Job: In the listing below, find the line that contains "build_trunk(wood)" and the line that contains "for node in". Quote both and every line between them, exactly, and nothing more.

Supplied data:
# # # #

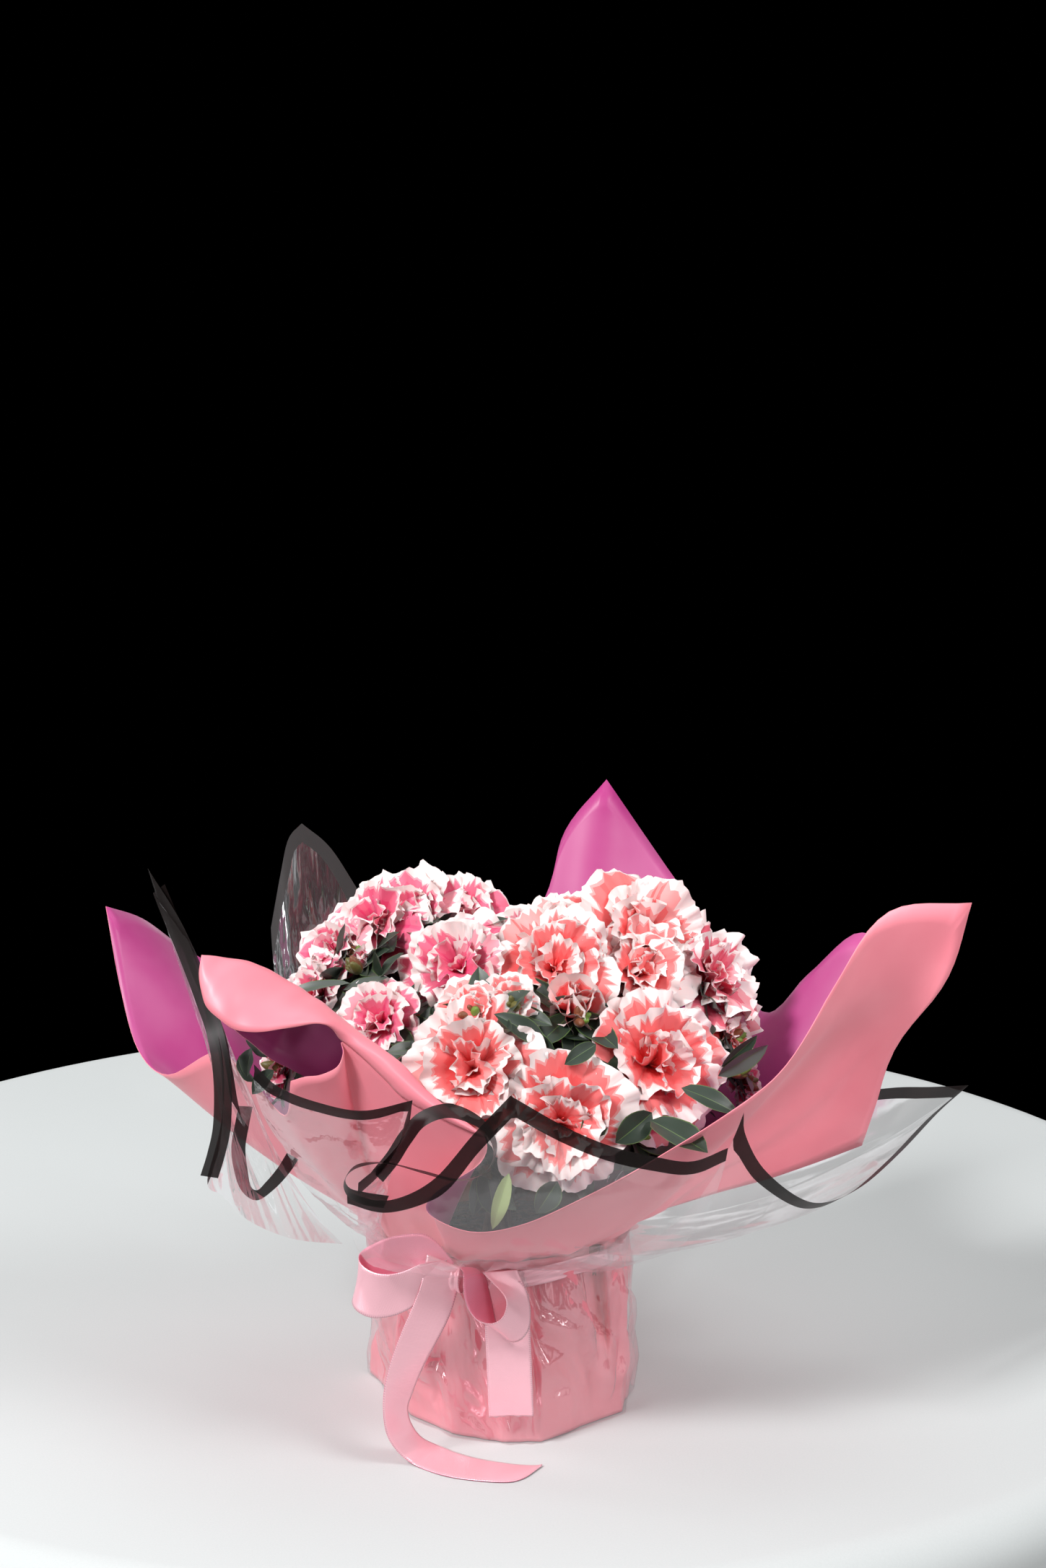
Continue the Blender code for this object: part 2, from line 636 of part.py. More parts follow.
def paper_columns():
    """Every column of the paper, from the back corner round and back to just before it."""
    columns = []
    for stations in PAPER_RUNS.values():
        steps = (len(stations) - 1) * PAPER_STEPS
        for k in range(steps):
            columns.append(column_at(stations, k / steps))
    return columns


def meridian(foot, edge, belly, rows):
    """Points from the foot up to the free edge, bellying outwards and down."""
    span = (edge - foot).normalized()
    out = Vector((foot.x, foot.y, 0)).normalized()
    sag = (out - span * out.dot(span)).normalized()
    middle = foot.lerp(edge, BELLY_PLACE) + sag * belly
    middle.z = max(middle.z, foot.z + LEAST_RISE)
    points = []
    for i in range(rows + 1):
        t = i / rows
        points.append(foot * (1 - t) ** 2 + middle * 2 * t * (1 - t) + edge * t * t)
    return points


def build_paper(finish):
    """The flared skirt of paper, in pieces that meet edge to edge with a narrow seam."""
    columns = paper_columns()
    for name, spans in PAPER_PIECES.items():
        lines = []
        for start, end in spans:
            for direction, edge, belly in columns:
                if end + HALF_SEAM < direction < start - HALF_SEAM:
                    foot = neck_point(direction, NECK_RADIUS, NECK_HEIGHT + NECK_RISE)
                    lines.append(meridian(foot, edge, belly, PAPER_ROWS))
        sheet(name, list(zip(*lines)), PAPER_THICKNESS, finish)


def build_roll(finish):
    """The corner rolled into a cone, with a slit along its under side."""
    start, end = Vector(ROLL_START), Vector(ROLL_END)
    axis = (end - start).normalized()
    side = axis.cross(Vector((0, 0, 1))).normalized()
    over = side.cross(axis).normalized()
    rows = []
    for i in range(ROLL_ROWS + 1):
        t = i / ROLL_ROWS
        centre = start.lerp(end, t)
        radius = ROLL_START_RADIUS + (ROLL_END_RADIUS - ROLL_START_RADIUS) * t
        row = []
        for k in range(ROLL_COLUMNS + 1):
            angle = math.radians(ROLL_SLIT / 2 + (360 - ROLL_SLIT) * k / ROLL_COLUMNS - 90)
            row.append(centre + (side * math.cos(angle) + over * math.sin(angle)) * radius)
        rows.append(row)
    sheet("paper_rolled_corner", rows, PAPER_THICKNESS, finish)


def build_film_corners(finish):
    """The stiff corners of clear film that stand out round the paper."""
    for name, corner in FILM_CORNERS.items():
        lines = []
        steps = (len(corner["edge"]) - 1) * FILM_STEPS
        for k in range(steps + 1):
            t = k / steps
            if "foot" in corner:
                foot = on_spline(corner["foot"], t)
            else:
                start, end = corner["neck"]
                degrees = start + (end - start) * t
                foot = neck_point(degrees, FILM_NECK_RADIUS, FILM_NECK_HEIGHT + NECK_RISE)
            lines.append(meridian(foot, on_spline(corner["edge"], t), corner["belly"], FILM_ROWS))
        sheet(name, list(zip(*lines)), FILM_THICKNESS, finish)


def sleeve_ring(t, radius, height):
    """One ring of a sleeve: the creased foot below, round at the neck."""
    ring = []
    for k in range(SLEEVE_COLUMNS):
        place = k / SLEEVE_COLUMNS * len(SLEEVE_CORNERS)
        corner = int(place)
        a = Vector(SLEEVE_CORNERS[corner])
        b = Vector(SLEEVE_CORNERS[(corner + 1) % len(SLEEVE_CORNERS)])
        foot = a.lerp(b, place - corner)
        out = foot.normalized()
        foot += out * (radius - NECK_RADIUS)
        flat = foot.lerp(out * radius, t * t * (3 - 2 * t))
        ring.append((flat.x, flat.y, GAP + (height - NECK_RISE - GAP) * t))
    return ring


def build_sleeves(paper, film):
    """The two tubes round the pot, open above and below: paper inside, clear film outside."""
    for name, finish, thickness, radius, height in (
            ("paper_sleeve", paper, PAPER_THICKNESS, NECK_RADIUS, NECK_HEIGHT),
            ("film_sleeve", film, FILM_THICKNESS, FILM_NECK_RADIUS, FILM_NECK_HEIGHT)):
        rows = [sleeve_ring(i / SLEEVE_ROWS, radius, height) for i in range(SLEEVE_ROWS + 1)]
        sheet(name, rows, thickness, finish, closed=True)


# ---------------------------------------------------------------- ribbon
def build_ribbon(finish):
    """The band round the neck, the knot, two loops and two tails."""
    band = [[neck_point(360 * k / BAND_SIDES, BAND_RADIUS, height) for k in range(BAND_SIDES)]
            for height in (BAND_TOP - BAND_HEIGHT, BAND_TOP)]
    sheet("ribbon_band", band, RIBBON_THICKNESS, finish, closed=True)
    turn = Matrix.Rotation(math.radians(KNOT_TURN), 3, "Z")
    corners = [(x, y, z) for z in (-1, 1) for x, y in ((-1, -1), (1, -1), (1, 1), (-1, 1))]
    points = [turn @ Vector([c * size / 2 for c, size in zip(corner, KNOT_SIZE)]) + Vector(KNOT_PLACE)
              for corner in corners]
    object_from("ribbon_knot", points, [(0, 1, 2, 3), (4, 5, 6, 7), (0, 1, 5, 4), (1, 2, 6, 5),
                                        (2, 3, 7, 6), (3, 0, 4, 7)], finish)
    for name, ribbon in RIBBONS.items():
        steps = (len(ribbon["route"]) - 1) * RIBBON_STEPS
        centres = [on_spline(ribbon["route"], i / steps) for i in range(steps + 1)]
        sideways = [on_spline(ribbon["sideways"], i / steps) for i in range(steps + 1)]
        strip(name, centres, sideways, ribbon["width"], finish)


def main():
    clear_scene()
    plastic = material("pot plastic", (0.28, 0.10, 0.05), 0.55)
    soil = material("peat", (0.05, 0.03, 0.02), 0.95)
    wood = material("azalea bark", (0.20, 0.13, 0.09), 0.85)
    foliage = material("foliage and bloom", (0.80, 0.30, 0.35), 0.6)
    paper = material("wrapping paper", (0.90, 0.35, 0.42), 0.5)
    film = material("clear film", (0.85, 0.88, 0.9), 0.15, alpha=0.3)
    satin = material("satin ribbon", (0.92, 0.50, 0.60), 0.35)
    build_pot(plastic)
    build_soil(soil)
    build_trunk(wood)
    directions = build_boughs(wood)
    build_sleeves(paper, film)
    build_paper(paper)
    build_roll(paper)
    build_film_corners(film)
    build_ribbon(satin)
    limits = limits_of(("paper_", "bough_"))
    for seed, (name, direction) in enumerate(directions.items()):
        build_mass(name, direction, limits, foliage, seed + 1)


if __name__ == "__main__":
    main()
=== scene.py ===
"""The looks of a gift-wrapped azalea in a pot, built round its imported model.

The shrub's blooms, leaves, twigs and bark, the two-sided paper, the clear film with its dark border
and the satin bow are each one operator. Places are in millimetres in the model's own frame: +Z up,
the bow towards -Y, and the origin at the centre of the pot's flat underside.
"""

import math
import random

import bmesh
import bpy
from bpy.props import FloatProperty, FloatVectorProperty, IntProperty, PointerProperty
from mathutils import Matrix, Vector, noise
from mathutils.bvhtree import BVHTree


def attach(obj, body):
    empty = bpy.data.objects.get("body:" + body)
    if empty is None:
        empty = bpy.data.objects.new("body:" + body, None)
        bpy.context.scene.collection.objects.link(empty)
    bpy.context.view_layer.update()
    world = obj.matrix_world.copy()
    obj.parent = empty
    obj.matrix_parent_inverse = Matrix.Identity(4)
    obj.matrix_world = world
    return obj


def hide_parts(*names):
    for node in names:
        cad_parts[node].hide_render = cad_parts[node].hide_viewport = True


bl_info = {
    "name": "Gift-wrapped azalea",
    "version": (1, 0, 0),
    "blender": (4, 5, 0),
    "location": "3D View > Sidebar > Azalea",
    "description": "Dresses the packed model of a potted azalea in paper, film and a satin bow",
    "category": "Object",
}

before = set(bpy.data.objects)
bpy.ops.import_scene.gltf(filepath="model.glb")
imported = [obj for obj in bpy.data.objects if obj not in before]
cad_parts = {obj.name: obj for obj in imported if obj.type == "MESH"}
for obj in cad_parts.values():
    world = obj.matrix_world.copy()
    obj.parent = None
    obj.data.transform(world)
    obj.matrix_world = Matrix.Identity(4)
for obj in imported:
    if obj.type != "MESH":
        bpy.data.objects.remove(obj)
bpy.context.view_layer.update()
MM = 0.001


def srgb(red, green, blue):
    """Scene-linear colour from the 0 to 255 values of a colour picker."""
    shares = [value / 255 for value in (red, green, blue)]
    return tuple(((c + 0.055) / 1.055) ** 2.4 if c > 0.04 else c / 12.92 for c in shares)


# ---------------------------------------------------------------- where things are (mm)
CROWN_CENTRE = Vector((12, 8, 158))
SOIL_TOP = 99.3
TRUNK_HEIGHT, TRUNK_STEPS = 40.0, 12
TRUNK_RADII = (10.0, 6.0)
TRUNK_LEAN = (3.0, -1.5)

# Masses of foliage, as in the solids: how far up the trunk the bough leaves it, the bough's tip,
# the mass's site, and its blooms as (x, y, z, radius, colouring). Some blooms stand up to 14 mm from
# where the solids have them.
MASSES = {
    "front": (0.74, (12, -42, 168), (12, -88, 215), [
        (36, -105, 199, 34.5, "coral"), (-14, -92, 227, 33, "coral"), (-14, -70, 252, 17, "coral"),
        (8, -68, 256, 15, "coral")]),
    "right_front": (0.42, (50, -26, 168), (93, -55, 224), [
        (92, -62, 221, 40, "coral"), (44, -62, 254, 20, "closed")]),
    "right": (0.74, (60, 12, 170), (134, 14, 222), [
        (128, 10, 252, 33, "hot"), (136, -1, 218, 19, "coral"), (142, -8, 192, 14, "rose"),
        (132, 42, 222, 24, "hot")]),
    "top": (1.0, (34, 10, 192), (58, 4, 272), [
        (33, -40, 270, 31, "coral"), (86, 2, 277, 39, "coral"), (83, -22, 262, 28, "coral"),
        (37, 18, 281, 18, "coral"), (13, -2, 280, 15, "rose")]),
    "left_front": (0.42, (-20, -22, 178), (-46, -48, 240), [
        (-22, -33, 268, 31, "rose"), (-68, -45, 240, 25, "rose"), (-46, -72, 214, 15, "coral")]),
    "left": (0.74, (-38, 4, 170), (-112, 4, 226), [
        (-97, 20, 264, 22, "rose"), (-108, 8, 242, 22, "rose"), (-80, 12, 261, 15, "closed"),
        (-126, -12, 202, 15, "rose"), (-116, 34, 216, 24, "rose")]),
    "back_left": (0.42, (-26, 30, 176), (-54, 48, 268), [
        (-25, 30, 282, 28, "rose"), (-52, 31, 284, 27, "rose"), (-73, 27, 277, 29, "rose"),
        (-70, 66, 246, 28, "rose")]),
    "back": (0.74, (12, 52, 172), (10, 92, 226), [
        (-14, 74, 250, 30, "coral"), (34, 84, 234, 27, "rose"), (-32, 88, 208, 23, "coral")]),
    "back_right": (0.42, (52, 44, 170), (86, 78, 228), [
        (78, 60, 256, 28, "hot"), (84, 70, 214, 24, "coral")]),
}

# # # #

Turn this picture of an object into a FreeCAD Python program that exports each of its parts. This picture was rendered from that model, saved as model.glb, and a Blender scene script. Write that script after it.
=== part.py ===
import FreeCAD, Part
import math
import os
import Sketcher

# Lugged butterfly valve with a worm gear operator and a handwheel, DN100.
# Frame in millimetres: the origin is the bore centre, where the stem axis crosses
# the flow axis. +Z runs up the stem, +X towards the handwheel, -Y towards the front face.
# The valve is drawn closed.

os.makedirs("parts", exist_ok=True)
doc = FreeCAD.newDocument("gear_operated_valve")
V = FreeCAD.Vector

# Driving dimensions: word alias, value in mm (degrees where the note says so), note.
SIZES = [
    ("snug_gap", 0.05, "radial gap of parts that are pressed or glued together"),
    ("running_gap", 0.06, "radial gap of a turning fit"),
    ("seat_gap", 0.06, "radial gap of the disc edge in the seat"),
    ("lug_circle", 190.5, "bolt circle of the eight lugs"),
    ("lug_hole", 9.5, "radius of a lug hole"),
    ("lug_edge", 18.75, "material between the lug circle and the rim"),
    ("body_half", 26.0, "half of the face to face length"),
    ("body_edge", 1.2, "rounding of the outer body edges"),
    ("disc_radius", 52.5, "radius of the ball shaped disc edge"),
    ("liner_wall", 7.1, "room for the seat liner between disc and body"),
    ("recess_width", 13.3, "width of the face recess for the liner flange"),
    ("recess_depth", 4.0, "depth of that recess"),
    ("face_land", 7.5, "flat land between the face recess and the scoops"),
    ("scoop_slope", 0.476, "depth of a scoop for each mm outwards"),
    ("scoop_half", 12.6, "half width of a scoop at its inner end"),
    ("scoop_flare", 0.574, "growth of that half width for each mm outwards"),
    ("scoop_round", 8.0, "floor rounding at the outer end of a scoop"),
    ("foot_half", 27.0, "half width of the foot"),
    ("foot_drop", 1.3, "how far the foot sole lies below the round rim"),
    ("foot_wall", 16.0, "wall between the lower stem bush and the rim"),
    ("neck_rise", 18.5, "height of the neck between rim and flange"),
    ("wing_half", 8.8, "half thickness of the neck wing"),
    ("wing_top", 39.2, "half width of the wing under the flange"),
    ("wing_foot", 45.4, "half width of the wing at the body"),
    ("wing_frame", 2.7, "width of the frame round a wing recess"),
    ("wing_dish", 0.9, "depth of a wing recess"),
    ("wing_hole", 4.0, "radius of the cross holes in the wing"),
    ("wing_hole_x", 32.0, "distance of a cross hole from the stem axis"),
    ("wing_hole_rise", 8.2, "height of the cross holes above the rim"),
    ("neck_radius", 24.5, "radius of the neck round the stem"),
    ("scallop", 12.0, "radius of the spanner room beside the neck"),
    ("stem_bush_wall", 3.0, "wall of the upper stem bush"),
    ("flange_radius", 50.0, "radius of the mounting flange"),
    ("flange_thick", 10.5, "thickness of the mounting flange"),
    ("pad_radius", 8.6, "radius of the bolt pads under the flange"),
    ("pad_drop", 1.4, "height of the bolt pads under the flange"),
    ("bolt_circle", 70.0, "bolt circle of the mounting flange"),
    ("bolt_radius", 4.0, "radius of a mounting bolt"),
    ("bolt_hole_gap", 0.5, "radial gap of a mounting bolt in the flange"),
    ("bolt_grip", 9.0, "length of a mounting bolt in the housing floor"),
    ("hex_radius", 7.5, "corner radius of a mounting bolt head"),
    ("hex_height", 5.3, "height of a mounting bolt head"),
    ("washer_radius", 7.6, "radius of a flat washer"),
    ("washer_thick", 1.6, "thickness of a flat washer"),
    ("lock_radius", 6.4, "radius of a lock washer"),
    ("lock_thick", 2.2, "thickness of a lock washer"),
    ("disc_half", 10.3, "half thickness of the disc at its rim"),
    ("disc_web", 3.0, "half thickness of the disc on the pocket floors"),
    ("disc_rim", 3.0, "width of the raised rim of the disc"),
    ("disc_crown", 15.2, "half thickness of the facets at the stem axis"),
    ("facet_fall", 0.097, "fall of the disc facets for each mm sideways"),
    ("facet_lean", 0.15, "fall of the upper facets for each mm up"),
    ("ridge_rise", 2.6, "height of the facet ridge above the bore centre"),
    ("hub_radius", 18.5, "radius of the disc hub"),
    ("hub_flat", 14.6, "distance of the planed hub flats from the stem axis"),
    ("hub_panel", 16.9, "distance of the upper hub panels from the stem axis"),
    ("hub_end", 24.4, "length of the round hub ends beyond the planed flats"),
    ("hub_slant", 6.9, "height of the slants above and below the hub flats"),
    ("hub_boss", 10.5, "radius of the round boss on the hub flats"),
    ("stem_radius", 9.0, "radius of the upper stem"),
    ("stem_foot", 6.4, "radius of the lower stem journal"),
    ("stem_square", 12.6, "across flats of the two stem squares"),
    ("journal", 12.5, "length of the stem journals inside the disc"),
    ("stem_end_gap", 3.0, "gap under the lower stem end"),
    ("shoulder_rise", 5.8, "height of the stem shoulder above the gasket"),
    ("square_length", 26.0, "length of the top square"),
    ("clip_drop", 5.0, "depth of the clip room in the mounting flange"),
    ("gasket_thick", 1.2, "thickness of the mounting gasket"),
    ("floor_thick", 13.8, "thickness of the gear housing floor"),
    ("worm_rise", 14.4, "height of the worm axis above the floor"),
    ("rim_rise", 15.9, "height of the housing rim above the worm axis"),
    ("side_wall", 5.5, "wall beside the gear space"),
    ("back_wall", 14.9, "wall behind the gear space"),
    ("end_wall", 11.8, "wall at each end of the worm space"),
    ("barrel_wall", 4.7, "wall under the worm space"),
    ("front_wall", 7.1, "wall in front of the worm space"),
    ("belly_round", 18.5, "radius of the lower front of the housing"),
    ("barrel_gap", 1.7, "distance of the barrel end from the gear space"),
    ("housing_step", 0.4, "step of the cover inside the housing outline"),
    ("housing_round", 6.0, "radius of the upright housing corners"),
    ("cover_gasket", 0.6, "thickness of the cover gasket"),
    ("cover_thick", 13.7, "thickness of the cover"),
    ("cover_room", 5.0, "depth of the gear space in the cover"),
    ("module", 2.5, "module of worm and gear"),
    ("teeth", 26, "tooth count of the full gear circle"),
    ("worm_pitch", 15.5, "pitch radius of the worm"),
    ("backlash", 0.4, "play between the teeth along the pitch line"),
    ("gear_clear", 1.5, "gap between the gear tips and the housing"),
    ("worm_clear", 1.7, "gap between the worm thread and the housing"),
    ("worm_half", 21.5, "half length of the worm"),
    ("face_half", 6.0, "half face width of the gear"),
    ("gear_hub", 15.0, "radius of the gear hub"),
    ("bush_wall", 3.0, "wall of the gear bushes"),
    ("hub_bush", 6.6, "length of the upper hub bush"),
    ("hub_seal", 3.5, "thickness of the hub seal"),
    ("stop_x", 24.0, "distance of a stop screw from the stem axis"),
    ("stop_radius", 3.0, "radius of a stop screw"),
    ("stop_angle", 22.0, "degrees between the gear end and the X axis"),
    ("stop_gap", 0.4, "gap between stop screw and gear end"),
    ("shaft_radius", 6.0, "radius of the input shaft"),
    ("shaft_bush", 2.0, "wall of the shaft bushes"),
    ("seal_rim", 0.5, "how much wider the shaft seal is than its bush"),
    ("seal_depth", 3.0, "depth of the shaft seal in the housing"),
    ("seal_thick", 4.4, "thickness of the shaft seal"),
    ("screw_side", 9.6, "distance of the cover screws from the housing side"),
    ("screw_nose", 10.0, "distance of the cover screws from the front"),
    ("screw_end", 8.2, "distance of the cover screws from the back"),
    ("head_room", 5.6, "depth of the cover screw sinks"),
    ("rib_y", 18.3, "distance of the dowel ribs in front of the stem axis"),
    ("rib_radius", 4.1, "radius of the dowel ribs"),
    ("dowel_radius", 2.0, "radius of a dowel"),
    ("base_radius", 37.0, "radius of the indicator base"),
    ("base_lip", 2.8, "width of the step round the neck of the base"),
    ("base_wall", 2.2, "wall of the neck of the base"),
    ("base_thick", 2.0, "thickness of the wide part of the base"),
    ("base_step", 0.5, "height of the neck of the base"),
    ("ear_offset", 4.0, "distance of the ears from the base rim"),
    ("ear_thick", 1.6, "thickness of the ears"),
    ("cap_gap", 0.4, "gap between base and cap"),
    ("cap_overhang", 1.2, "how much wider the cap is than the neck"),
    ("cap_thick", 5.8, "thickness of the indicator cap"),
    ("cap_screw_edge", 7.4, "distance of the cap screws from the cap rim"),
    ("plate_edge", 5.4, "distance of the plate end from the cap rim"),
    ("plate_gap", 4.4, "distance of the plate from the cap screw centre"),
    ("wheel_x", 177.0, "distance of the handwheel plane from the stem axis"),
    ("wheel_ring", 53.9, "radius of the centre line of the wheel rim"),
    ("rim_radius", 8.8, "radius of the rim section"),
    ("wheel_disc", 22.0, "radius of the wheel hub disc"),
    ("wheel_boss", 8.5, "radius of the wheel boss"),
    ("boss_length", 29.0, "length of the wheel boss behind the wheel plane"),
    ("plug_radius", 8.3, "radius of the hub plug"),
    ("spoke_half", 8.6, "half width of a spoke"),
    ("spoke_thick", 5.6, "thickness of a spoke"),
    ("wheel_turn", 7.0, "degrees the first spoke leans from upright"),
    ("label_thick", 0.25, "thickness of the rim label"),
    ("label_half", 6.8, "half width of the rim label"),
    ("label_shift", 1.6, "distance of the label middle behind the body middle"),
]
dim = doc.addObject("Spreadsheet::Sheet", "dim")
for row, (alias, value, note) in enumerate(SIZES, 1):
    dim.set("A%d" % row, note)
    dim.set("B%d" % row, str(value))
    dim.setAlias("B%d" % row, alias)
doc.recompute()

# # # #

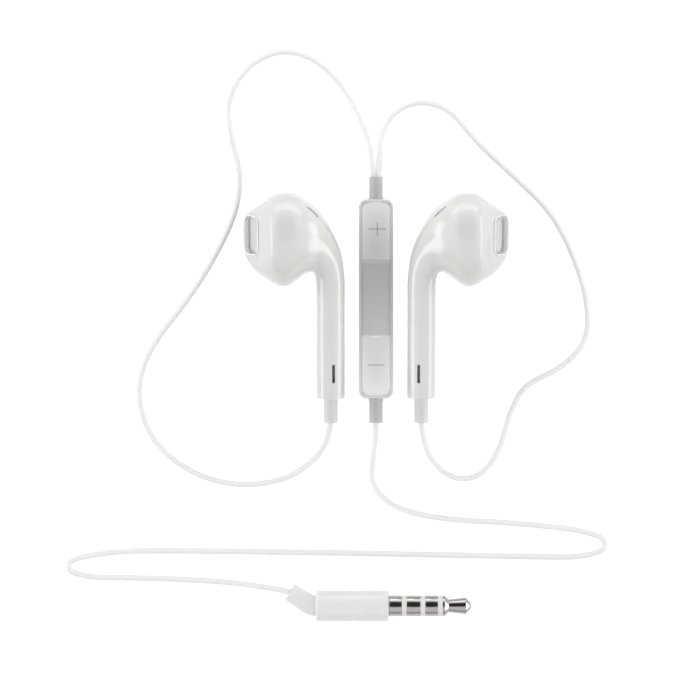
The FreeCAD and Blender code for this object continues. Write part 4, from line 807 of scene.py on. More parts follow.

# # # #

Answer:
    build_trunk(wood)
    directions = build_boughs(wood)
    build_sleeves(paper, film)
    build_paper(paper)
    build_roll(paper)
    build_film_corners(film)
    build_ribbon(satin)
    limits = limits_of(("paper_", "bough_"))
    for seed, (name, direction) in enumerate(directions.items()):
        build_mass(name, direction, limits, foliage, seed + 1)


if __name__ == "__main__":
    main()
=== scene.py ===
"""The looks of a gift-wrapped azalea in a pot, built round its imported model.

The shrub's blooms, leaves, twigs and bark, the two-sided paper, the clear film with its dark border
and the satin bow are each one operator. Places are in millimetres in the model's own frame: +Z up,
the bow towards -Y, and the origin at the centre of the pot's flat underside.
"""

import math
import random

import bmesh
import bpy
from bpy.props import FloatProperty, FloatVectorProperty, IntProperty, PointerProperty
from mathutils import Matrix, Vector, noise
from mathutils.bvhtree import BVHTree


def attach(obj, body):
    empty = bpy.data.objects.get("body:" + body)
    if empty is None:
        empty = bpy.data.objects.new("body:" + body, None)
        bpy.context.scene.collection.objects.link(empty)
    bpy.context.view_layer.update()
    world = obj.matrix_world.copy()
    obj.parent = empty
    obj.matrix_parent_inverse = Matrix.Identity(4)
    obj.matrix_world = world
    return obj


def hide_parts(*names):
    for node in names:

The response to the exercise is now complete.